# START OF SUPPLIED INFORMATION

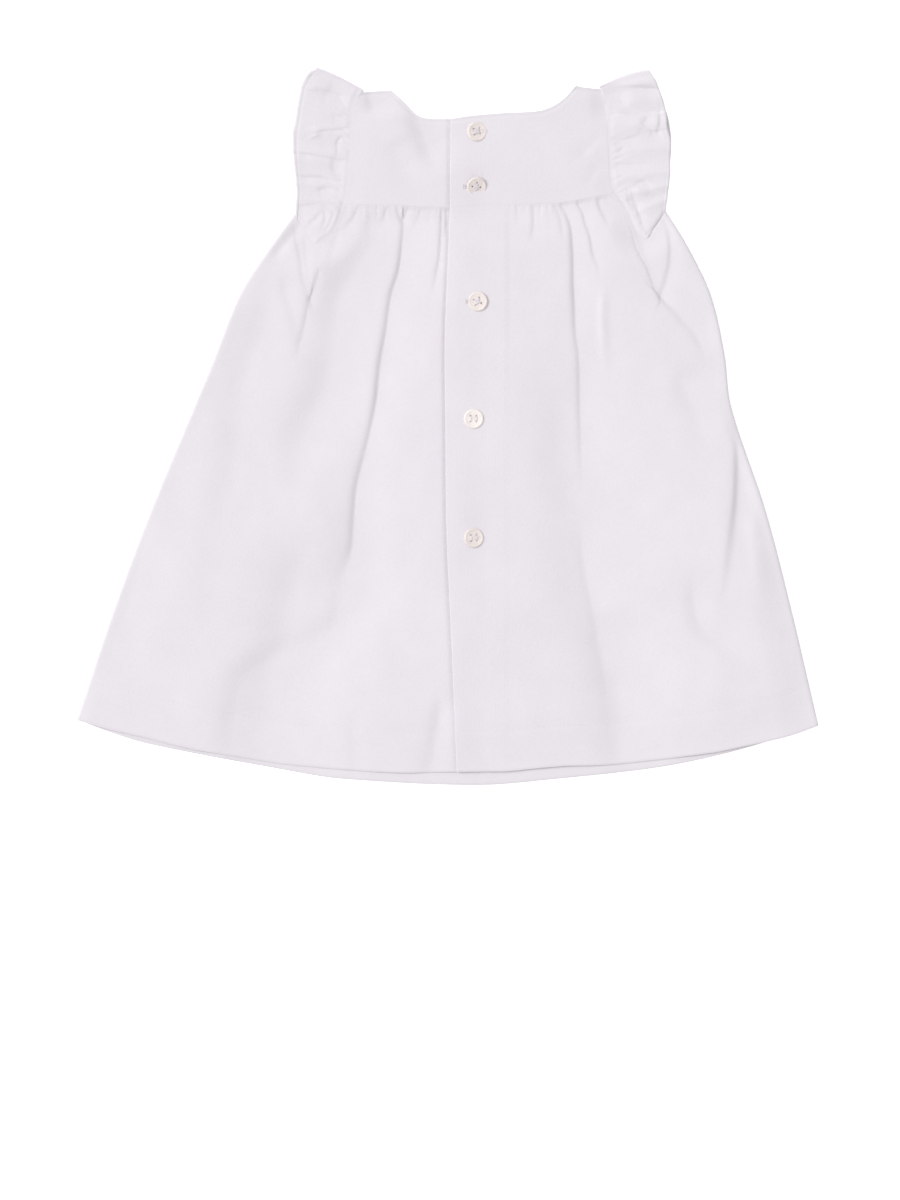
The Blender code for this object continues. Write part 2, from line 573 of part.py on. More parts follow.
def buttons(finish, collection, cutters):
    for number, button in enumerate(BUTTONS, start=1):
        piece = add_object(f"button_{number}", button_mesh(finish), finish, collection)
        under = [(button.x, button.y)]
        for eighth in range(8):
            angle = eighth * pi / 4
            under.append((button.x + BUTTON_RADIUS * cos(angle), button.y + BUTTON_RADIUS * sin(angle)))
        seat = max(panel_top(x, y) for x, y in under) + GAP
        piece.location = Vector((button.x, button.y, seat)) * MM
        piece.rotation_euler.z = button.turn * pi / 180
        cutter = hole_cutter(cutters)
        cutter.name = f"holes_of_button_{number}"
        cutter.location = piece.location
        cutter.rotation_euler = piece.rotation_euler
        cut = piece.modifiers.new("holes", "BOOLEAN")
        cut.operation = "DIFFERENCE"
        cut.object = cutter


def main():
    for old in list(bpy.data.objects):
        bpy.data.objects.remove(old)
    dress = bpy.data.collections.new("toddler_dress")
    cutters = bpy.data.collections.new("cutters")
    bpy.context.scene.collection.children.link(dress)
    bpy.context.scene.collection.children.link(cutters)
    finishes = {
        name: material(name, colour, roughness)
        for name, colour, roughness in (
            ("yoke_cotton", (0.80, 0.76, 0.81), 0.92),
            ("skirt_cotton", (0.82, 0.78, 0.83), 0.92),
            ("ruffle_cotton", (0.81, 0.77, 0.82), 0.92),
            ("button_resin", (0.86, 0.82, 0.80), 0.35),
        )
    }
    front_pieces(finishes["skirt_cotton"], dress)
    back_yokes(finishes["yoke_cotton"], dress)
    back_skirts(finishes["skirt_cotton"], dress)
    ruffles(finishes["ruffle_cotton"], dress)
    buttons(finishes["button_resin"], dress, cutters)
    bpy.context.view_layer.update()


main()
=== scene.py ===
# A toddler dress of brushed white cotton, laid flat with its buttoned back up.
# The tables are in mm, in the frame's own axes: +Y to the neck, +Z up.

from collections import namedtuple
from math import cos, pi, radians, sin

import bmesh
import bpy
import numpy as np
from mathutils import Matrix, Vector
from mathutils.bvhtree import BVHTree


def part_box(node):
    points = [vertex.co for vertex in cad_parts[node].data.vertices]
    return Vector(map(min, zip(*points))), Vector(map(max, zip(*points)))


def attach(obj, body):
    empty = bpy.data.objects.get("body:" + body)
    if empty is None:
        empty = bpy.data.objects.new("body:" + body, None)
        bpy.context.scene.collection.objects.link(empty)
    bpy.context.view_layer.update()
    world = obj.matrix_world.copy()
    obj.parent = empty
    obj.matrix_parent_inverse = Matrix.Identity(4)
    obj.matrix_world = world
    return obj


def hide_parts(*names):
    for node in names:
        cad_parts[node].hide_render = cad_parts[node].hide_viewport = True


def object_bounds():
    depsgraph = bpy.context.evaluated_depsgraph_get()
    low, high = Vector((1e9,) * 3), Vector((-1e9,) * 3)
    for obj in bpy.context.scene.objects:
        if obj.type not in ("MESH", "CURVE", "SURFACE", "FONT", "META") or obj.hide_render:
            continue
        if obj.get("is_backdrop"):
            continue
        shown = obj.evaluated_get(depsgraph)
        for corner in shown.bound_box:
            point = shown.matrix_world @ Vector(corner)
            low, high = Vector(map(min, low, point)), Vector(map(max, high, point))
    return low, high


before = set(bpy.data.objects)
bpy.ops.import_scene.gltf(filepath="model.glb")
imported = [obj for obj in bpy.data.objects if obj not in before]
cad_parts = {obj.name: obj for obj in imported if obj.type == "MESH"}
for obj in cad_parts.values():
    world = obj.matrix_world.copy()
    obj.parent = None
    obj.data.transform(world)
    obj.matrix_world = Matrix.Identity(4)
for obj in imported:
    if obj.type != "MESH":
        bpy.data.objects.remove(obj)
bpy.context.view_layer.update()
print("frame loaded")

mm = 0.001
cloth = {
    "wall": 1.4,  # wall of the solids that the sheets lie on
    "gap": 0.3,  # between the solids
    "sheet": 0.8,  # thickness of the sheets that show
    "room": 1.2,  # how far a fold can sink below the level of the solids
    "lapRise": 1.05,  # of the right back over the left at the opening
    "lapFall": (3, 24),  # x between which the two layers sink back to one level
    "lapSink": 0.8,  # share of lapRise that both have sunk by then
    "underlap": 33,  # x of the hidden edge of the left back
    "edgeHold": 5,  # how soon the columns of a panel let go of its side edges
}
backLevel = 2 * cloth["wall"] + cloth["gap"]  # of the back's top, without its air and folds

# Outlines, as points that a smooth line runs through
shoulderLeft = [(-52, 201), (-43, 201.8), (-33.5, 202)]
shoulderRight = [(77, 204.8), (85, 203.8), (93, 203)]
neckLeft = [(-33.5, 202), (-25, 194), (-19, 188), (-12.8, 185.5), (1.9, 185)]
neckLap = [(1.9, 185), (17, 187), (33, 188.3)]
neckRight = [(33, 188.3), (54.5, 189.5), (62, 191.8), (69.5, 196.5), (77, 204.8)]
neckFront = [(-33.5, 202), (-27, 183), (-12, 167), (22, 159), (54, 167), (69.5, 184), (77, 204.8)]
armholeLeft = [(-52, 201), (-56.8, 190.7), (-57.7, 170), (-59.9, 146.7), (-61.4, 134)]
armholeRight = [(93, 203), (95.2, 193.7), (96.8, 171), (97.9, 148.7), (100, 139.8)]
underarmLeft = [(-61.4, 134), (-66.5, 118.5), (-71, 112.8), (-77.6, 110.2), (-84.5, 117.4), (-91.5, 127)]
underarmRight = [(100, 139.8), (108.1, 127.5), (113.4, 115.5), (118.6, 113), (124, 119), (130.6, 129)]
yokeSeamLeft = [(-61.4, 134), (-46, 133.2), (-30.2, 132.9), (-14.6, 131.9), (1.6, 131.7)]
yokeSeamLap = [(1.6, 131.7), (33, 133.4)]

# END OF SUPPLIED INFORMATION
# START OF SUPPLIED INFORMATION

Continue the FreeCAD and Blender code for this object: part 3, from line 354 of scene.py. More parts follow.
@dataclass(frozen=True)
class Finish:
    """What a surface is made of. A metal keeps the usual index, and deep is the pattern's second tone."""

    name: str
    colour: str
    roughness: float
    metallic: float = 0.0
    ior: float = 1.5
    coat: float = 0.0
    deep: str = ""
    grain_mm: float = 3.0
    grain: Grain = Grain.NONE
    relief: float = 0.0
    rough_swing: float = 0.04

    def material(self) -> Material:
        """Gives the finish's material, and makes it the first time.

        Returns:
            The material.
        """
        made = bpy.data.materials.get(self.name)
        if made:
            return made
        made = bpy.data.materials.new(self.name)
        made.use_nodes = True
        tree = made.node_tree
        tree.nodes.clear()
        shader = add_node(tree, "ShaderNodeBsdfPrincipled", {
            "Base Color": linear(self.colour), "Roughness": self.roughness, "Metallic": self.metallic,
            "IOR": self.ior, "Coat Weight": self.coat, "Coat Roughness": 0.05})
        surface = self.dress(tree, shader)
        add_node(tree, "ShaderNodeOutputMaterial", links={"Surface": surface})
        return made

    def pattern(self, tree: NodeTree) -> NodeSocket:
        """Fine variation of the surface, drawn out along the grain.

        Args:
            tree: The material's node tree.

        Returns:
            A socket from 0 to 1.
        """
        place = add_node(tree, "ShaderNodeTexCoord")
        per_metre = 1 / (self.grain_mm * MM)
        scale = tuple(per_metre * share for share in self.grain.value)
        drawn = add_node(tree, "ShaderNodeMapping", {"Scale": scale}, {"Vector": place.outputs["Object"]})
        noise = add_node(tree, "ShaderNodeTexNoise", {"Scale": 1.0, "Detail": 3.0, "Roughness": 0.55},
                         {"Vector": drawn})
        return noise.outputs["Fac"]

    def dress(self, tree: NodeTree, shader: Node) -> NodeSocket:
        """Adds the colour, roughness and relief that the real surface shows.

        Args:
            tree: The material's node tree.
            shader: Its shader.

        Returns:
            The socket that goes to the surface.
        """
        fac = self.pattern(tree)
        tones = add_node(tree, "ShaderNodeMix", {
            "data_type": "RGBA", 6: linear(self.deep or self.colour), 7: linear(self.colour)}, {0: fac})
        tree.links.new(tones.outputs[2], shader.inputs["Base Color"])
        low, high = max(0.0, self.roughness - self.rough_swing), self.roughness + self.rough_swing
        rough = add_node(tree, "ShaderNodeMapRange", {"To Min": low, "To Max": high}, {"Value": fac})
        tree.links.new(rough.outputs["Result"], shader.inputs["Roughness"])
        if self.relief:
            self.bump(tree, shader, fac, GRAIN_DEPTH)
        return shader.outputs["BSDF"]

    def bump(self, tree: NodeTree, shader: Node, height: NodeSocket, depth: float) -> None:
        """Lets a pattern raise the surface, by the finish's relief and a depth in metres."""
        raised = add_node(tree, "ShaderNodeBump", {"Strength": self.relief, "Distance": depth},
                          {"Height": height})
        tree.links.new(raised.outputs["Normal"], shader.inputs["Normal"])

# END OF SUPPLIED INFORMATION

DO THIS: Exactly reproduce the stretch from the line with "The Blender code" through the line with "cut.object = cutter", including both ends and nothing else.

ANSWER FOR THIS EXERCISE:
The Blender code for this object continues. Write part 2, from line 573 of part.py on. More parts follow.
def buttons(finish, collection, cutters):
    for number, button in enumerate(BUTTONS, start=1):
        piece = add_object(f"button_{number}", button_mesh(finish), finish, collection)
        under = [(button.x, button.y)]
        for eighth in range(8):
            angle = eighth * pi / 4
            under.append((button.x + BUTTON_RADIUS * cos(angle), button.y + BUTTON_RADIUS * sin(angle)))
        seat = max(panel_top(x, y) for x, y in under) + GAP
        piece.location = Vector((button.x, button.y, seat)) * MM
        piece.rotation_euler.z = button.turn * pi / 180
        cutter = hole_cutter(cutters)
        cutter.name = f"holes_of_button_{number}"
        cutter.location = piece.location
        cutter.rotation_euler = piece.rotation_euler
        cut = piece.modifiers.new("holes", "BOOLEAN")
        cut.operation = "DIFFERENCE"
        cut.object = cutter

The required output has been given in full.